* START *
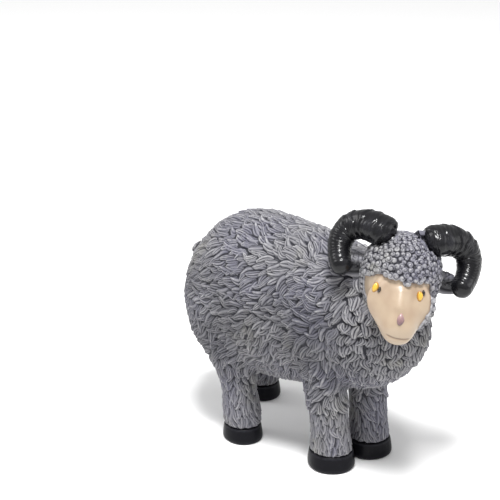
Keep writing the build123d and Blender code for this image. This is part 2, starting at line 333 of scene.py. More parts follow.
def vertex_places(mesh):
    """The places of a mesh's vertices, as rows."""
    return rows(mesh.vertices, "co").astype(float)


def vertex_normals(mesh):
    """The normals of a mesh's vertices, as rows."""
    return rows(mesh.vertex_normals, "vector").astype(float)


def set_places(mesh, places):
    """Moves a mesh's vertices."""
    mesh.vertices.foreach_set("co", places.astype(np.float32).ravel())
    mesh.update()


def set_attribute(mesh, name, values):
    """Stores one number for each vertex, for the materials to read."""
    attribute = mesh.attributes.get(name) or mesh.attributes.new(name, "FLOAT", "POINT")
    attribute.data.foreach_set("value", values.astype(np.float32))


class HeadFrame:
    """The head's own frame: x to the ram's left, y back, z up, from the middle of the skull."""

    def __init__(self):
        sizes = settings("ram_head")
        turns = ((sizes.turn, "Z"), (sizes.nod, "X"), (sizes.tilt, "Y"))
        matrix = Matrix.Identity(3)
        for angle, axis in turns:
            matrix = matrix @ Matrix.Rotation(angle, 3, axis)
        self.axes = np.array(matrix)
        self.half = np.array((sizes.skull_width, sizes.skull_length, sizes.skull_height)) / 2.0
        reach = np.linalg.norm(self.axes * self.half, axis=1)
        low, high = box_corners("head")
        self.middle = np.array((low[0] + reach[0], low[1] + reach[1], high[2] - reach[2]))

    def inside(self, places):
        """Places of the ornament, in the head's frame."""
        return (places - self.middle) @ self.axes

    def outside(self, places):
        """Places of the head's frame, in the ornament's."""
        return places @ self.axes.T + self.middle

    def away(self, places):
        """1 on the skull's surface, less in it and more outside."""
        return np.linalg.norm(self.inside(places) / self.half, axis=-1)


class Carving:
    """The skin of a piece while locks and curls are raised on it."""

    # Rounds of evening out, after which strands, and whole locks, are told from what is round them
    strand_rounds = 6
    lock_rounds = 60

    def __init__(self, piece, cell):
        mesh = piece.data
        self.piece = piece
        self.places = vertex_places(mesh)
        self.normals = vertex_normals(mesh)
        count = len(self.places)
        ends = np.empty(len(mesh.edges) * 2, np.int32)
        mesh.edges.foreach_get("vertices", ends)
        self.ends = ends.reshape(-1, 2)
        self.degree = np.bincount(self.ends.ravel(), minlength=count).astype(float)
        self.rise = np.zeros(count)
        self.strand = np.zeros(count)
        self.tint = np.zeros(count)
        self.cell = cell
        keys = np.floor(self.places / cell).astype(np.int64)
        self.low = keys.min(axis=0)
        self.span = keys.max(axis=0) - self.low + 1
        flat = self.key(keys[:, 0], keys[:, 1], keys[:, 2])
        self.order = np.argsort(flat, kind="stable")
        self.sorted_keys = flat[self.order]

    def key(self, column, row, level):
        """The number of a cell of the grid."""
        column, row, level = column - self.low[0], row - self.low[1], level - self.low[2]
        return (column * self.span[1] + row) * self.span[2] + level

    def near(self, middle, reach):
        """The numbers of the points in the cells round a place."""
        first = np.maximum(np.floor((middle - reach) / self.cell).astype(int), self.low)
        last = np.minimum(np.floor((middle + reach) / self.cell).astype(int), self.low + self.span - 1)
        found = []
        for column in range(first[0], last[0] + 1):
            for row in range(first[1], last[1] + 1):
                bounds = (self.key(column, row, first[2]), self.key(column, row, last[2]) + 1)
                start, stop = np.searchsorted(self.sorted_keys, bounds)
                found.append(self.order[start:stop])
        return np.concatenate(found) if found else np.empty(0, int)

    def show(self, numbers, heights, strands, tint):
        """Raises points to new heights where these are above the present ones."""
        higher = heights > self.rise[numbers]
        numbers = numbers[higher]
        self.rise[numbers] = heights[higher]
        self.strand[numbers] = strands[higher]
        self.tint[numbers] = tint

    def lock(self, number, along, lock):
        """Raises one lock of wool that starts at a point: low at its root, high and round at its tip."""
        root, normal = self.places[number], self.normals[number]
        length, half_width = lock["length"], lock["width"] / 2.0
        numbers = self.near(root + along * length / 2.0, length * 0.72)
        offset = self.places[numbers] - root
        share = offset @ along / length
        keep = (share > 0.0) & (share < 1.0) & (np.abs(offset @ normal) < 0.6 * length)
        keep &= self.normals[numbers] @ normal > 0.15
        numbers, offset, share = numbers[keep], offset[keep], share[keep]
        swing = lock["sway"] * np.sin(pi * share) + lock["hook"] * share ** 2
        root_outline = np.minimum(1.0, np.sqrt(share / 0.3))
        outline = root_outline * (1.0 - np.clip((share - 0.5) / 0.5, 0, 1) ** 3) ** 0.6
        aside = offset @ np.cross(normal, along) - half_width * swing
        side = aside / np.maximum(half_width * outline, FINE)
        keep = np.abs(side) < 1.0
        numbers, share, side = numbers[keep], share[keep], side[keep]
        strand = side * lock["strands"] / 2.0 + lock["phase"]
        ridge = np.abs(np.cos(pi * strand)) ** 0.7
        dome = (1.0 - np.abs(side) ** 2.5) ** 0.55 * (0.28 + 0.72 * share ** 0.9)
        heights = lock["base"] + lock["height"] * dome * (1.0 - lock["groove"] * (1.0 - ridge))
        self.show(numbers, heights, strand, lock["tint"])

    def curl(self, middle, normal, up, curl):
        """Raises one snail-shaped curl of wool."""
        radius = curl["radius"]
        numbers = self.near(middle, radius * 1.1)
        offset = self.places[numbers] - middle
        across = np.cross(normal, up)
        x, y = offset @ across / radius, offset @ up / radius
        apart = np.hypot(x, y)
        keep = (apart < 1.0) & (np.abs(offset @ normal) < 1.6 * radius)
        keep &= self.normals[numbers] @ normal > 0.1
        numbers, x, y, apart = numbers[keep], x[keep], y[keep], apart[keep]
        angle = np.arctan2(y, x) * curl["hand"] + curl["phase"]
        turn = apart * curl["turns"] - angle / (2.0 * pi)
        ridge = np.abs(np.cos(pi * turn)) ** 0.6
        dome = (1.0 - apart ** 2.4) ** 0.5
        open_part = smooth_step(apart, 0.15, 0.45)
        heights = curl["base"] + curl["height"] * dome * (1.0 - curl["groove"] * open_part * (1.0 - ridge))
        self.show(numbers, heights, turn, curl["tint"])

    def blurred(self, values, rounds):
        """Values evened out over the surface."""
        first, second = self.ends.T
        count = len(values)
        for _ in range(rounds):
            total = np.bincount(first, values[second], count) + np.bincount(second, values[first], count)
            values = (values + total / self.degree) / 2.0
        return values

    def finish(self, depth):
        """Moves the points out, and stores how deep in a groove or high on a ridge each one is."""
        strands_even = self.blurred(self.rise, self.strand_rounds)
        locks_even = self.blurred(strands_even, self.lock_rounds - self.strand_rounds)
        close, wide = self.rise - strands_even, self.rise - locks_even
        mesh = self.piece.data
        set_places(mesh, self.places + self.normals * self.rise[:, None])
        # The groove is painted dark, a wash that is also painted shade; the ridge is painted light, a dry
        # brush that is also a painted highlight
        set_attribute(mesh, "groove", np.clip(-close / depth * 2.1 - wide / depth * 2.0, 0.0, 1.0))
        set_attribute(mesh, "ridge", np.clip(close / depth * 1.2 + wide / depth * 0.9, 0.0, 1.0))
        set_attribute(mesh, "strand", self.strand)
        set_attribute(mesh, "tint", self.tint)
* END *
Set exercise:
Word for word, quote the lines of the material from the first line through the line with "own frame: x", both ends included.

Response for this exercise:
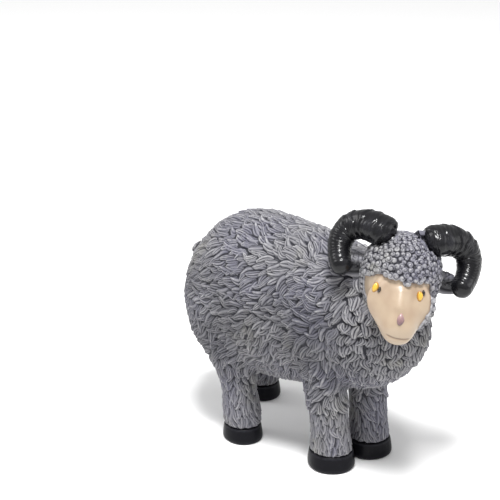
Keep writing the build123d and Blender code for this image. This is part 2, starting at line 333 of scene.py. More parts follow.
def vertex_places(mesh):
    """The places of a mesh's vertices, as rows."""
    return rows(mesh.vertices, "co").astype(float)


def vertex_normals(mesh):
    """The normals of a mesh's vertices, as rows."""
    return rows(mesh.vertex_normals, "vector").astype(float)


def set_places(mesh, places):
    """Moves a mesh's vertices."""
    mesh.vertices.foreach_set("co", places.astype(np.float32).ravel())
    mesh.update()


def set_attribute(mesh, name, values):
    """Stores one number for each vertex, for the materials to read."""
    attribute = mesh.attributes.get(name) or mesh.attributes.new(name, "FLOAT", "POINT")
    attribute.data.foreach_set("value", values.astype(np.float32))


class HeadFrame:
    """The head's own frame: x to the ram's left, y back, z up, from the middle of the skull."""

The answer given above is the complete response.